Un grido di colore e sangue: l’ultima opera di Francesco Guadagnuolo commemora i giornalisti caduti a Gaza
L’ultima tela del Maestro Francesco Guadagnuolo questa volta è avvolta da un silenzio irreale, soffocato a tratti dal respiro umano da chi l’osserva. In fondo, al centro della parete principale del suo studio svetta il grande dipinto dell’artista, un’opera verticale di straordinaria forza emotiva che rende omaggio ai cinque giornalisti assassinati nell’ultimo attacco a Gaza il 25 agosto 2025, in quello che l’artista definisce “un atto di viltà contro la verità”.
Il carro armato: simbolo di terrore
La scena domina l’occhio dello spettatore: un carro armato minaccioso che sfonda l’orizzonte sabbioso di Gaza. La lente prospettica lo fa avanzare quasi in spinta, come se stesse per uscire dalla tela e spalancare il suo orrore nella stanza. Guadagnuolo ha scelto toni scuri, quasi nerofumo, per ritrarre la corazzatura; ogni scorza di metallo è incisa da pennellate nervose, segnate da lampi di luce d’acciaio.
Lo scoppio e la luce della distruzione
Alle spalle del carro, un’esplosione condensata in un bagliore giallo-arancio: un vortice di luce che squarcia il cielo come un urlo. L’effetto è drammatico, quasi cinematografico, e richiama l’attimo fatale in cui si è consumata la strage. La luce non restituisce sollievo, ma amplifica la tragedia, trasformando ogni singolo granello di polvere in segno di morte imminente.
I volti dei caduti come memoria murale
Ai lati del carro armato, Guadagnuolo ha appeso le immagini dei cinque giornalisti: fotografie trasformate in manifesti murali, che pendono precarie sui resti dell’ospedale bombardato.

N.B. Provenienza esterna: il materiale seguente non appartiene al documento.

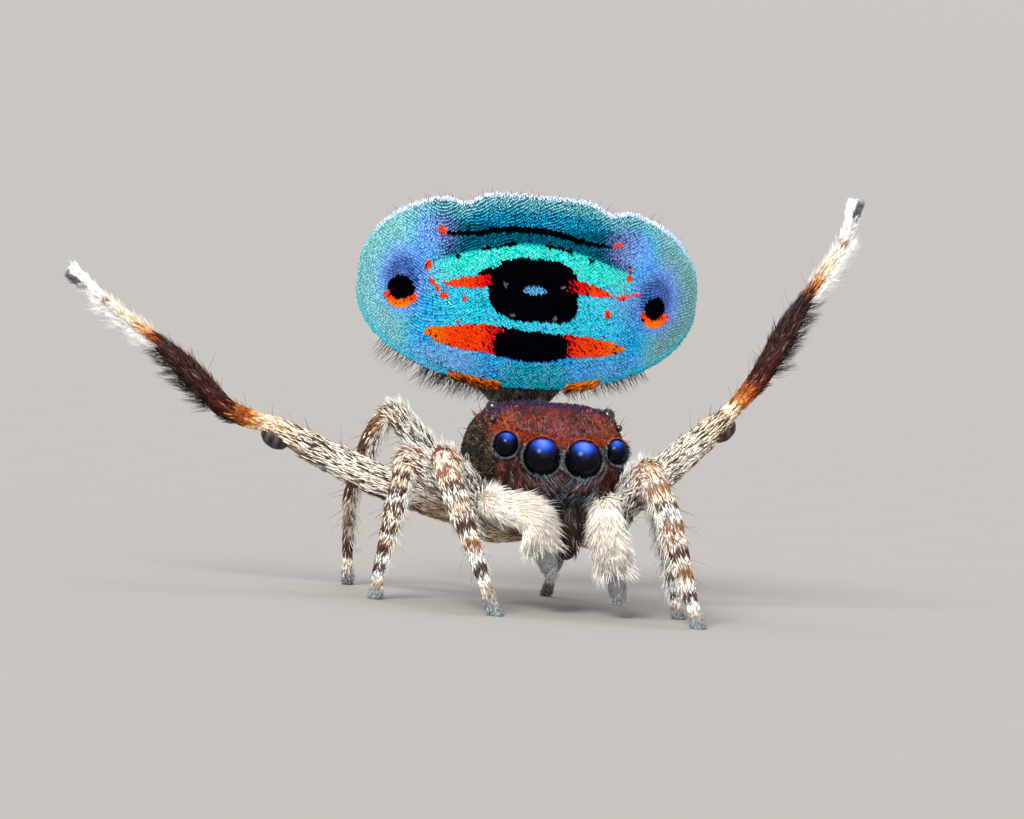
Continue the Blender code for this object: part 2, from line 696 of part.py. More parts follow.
def build_palp(word):
    """A palp: its bare femur, and the rest of it under locks of long hair that overlap towards the tip."""
    shoulder, knee, wrist, tip = (np.array(point, float) for point in PALP_POSE[word])
    side = 1 if word == "left" else -1
    elbow = 0.5 * (shoulder + knee) + (0.03 * side, 0.02, 0)
    femur = Limb([shoulder, elbow, knee], PALP_FEMUR_RADII, (0, 1, 0), 4)
    rest = Limb([knee, wrist, 0.5 * (wrist + tip) + (0, -0.03, 0), tip], PALP_RADII, (0, 1, 0), 7)
    front_leg = leg_limbs(f"{word}_1")[0]
    arm = femur.solid(f"palp_{word}_femur", 8)
    around = [
        carapace("cut", GAP),
        sternum("cut", GAP),
        oval("cut", MOUTH_AT, MOUTH_HALF, 6, 12, GAP),
        chelicera("cut", side, GAP),
        front_leg.solid("cut", SIDES, GAP),
    ]
    apply_boolean(arm, around, "DIFFERENCE")
    finish(arm, "body_dark")

    hand = rest.solid(f"palp_{word}", 10)
    apply_boolean(hand, brush(rest, **PALP_HAIR), "UNION", "MANIFOLD")
    around = [
        femur.solid("cut", 8, GAP),
        carapace("cut", GAP),
        chelicera("cut", 1, GAP),
        chelicera("cut", -1, GAP),
        front_leg.solid("cut", SIDES, GAP),
    ]
    apply_boolean(hand, around, "DIFFERENCE")
    finish(hand, "palp_white")


def finish(thing, colour):
    """Gives a piece its material, and takes it from the head's frame to the world's, in metres."""
    stand = Matrix.Translation((0, 0, EYE_LEVEL)) @ Matrix.Rotation(HEAD_LEAN, 4, "X")
    thing.data.transform(Matrix.Scale(MM, 4) @ stand)
    thing.data.materials.clear()
    thing.data.materials.append(material(colour))
    thing.data.shade_smooth()
    thing.data.set_sharp_from_angle(angle=math.radians(40))


def stand_over_origin():
    """Moves all the pieces together, so that the middle of their box is over the origin."""
    corners = [vertex.co for thing in bpy.data.objects for vertex in thing.data.vertices]
    xs, ys = [corner.x for corner in corners], [corner.y for corner in corners]
    shift = Vector((-(min(xs) + max(xs)) / 2, -(min(ys) + max(ys)) / 2, 0))
    for thing in bpy.data.objects:
        thing.data.transform(Matrix.Translation(shift))


def main():
    clear_scene()
    build_head()
    build_abdomen()
    for leg in LEG_POSE:
        build_leg(leg)
    for word in PALP_POSE:
        build_palp(word)
    stand_over_origin()


main()
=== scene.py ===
"""Looks of the male peacock spider: skins, scales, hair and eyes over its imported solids.

Shapes are worked out in millimetres in the head's own frame, which starts midway between the two large
front eyes, with +X to the spider's left and +Y to its rear. `placed` tips them forward by HEAD_LEAN and
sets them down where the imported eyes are, in metres.
"""

import math

import bpy
import numpy as np
from mathutils import Matrix, Vector


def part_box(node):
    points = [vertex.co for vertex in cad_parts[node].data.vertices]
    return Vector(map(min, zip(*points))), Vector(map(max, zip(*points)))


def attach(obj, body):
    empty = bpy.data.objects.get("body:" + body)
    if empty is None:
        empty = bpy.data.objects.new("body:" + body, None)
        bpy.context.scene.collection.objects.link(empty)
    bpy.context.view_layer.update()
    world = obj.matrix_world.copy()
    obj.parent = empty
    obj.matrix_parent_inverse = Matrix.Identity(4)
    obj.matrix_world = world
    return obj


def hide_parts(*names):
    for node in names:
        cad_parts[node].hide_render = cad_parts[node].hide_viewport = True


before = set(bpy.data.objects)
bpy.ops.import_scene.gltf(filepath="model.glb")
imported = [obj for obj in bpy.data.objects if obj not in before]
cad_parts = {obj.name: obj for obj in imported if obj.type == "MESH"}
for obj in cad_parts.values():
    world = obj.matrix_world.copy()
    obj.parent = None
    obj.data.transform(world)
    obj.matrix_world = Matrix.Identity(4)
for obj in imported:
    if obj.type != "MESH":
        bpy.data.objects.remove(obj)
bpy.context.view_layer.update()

MM = 0.001
HEAD_LEAN = math.radians(4.5)
FLOOR_SKIM = 0.000001
chance = np.random.default_rng(11)

# Sizes that the solids have too, in millimetres in the head's frame.
CARAPACE_STATIONS = (
    # back, half width, top, bottom; the first and last close the ends
    (-0.135, 0.02, -0.34, -0.37),
    (-0.130, 0.24, -0.05, -0.36),
    (-0.100, 0.44, 0.10, -0.36),
    (-0.04, 0.57, 0.18, -0.42),
    (0.12, 0.66, 0.26, -0.52),
    (0.40, 0.75, 0.37, -0.64),
    (0.75, 0.84, 0.46, -0.71),
    (1.10, 0.90, 0.49, -0.73),
    (1.45, 0.91, 0.38, -0.73),
    (1.75, 0.82, 0.12, -0.71),
    (2.00, 0.62, -0.17, -0.67),
    (2.12, 0.40, -0.34, -0.60),
    (2.16, 0.02, -0.355, -0.37),
)
WAIST_Z = -0.36
SHOULDER_POWER = 3.4
UNDERSIDE_POWER = 3.0
STERNUM = ((0, 1.07, -0.85), (0.33, 0.66, 0.13))
MOUTH = ((0, 0.33, -0.86), (0.24, 0.13, 0.15))
EYES = {
    "eye_front_middle": (0.232, 0.00, 0.00, 0.205),
    "eye_front_side": (0.610, 0.12, 0.095, 0.135),
    "eye_rear": (0.655, 1.02, 0.385, 0.080),
    "eye_small": (0.714, 0.60, 0.30, 0.040),
}
EYE_TURN = {"eye_front_middle": 0.0, "eye_front_side": 0.35, "eye_rear": 1.4, "eye_small": 1.3}
CHELICERA = ((0.165, 0.20, -0.45), (0.16, 0.055, -0.745), (0.155, 0.05, -1.04))
CHELICERA_RADII = (0.15, 0.155, 0.10)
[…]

I volti, trasudano dignità e determinazione. L’artista ha sovrapposto strati di pittura rossa che sembrano colare dalle loro immagini, quasi a voler marcire la menzogna del conflitto con il prezzo del loro sangue.
Il velo e la giovane vittima
Sotto la torre metallica del carro armato, una scia di sangue rode il terreno polveroso. E, al termine di quella striscia rossa, giace il corpo esanime di una giovane palestinese, il volto nascosto da un velo sperduto. Il contrasto tra il tessuto candido e la macchia cremisi rende ancora più straziante la sua sorte: simbolo di innocenza violata, di una generazione negata.
Pennellata e protesta
L’opera di Guadagnuolo a tecnica mista e collage non è una mera ricostruzione: è un urlo di rabbia. La pennellata è furiosa, scandita da scatti improvvisi di colore che si sovrappongono in un caos controllato. Il rosso, in tutte le sue gradazioni, diventa fiume, braciere, ferita aperta. Il nero è presenza costante: un’ombra che avvolge ogni figura, che risucchia la speranza.
Un invito a non dimenticare
L’artista ha dichiarato: “Questa tela è un memoriale e un’accusa. Non possiamo voltare lo sguardo
quando cadono i testimoni della verità”. Il curatore della prossima mostra, ancora da scegliere il luogo, ha aggiunto che l’opera fungerà da punto di riflessione permanente: “Ogni volta che entreremo nella Sala della mostra, rivedremo quei volti, sentiremo quel tonfo di metallo e quel lampo di morte”. Una serie di incontri e tavole rotonde con giornalisti, storici e rappresentanti delle comunità per la Pace si terranno in occasione dell’esposizione.
L’ultima opera di Francesco Guadagnuolo non chiede pietà: impone la memoria. È un invito a farsi carico della verità, a piangere chi ha pagato con la vita il diritto di informarci. E, soprattutto, a non permettere che la colpa cada nell’oblio.
La verità ha un prezzo alto, ma l’indifferenza costa ancora di più.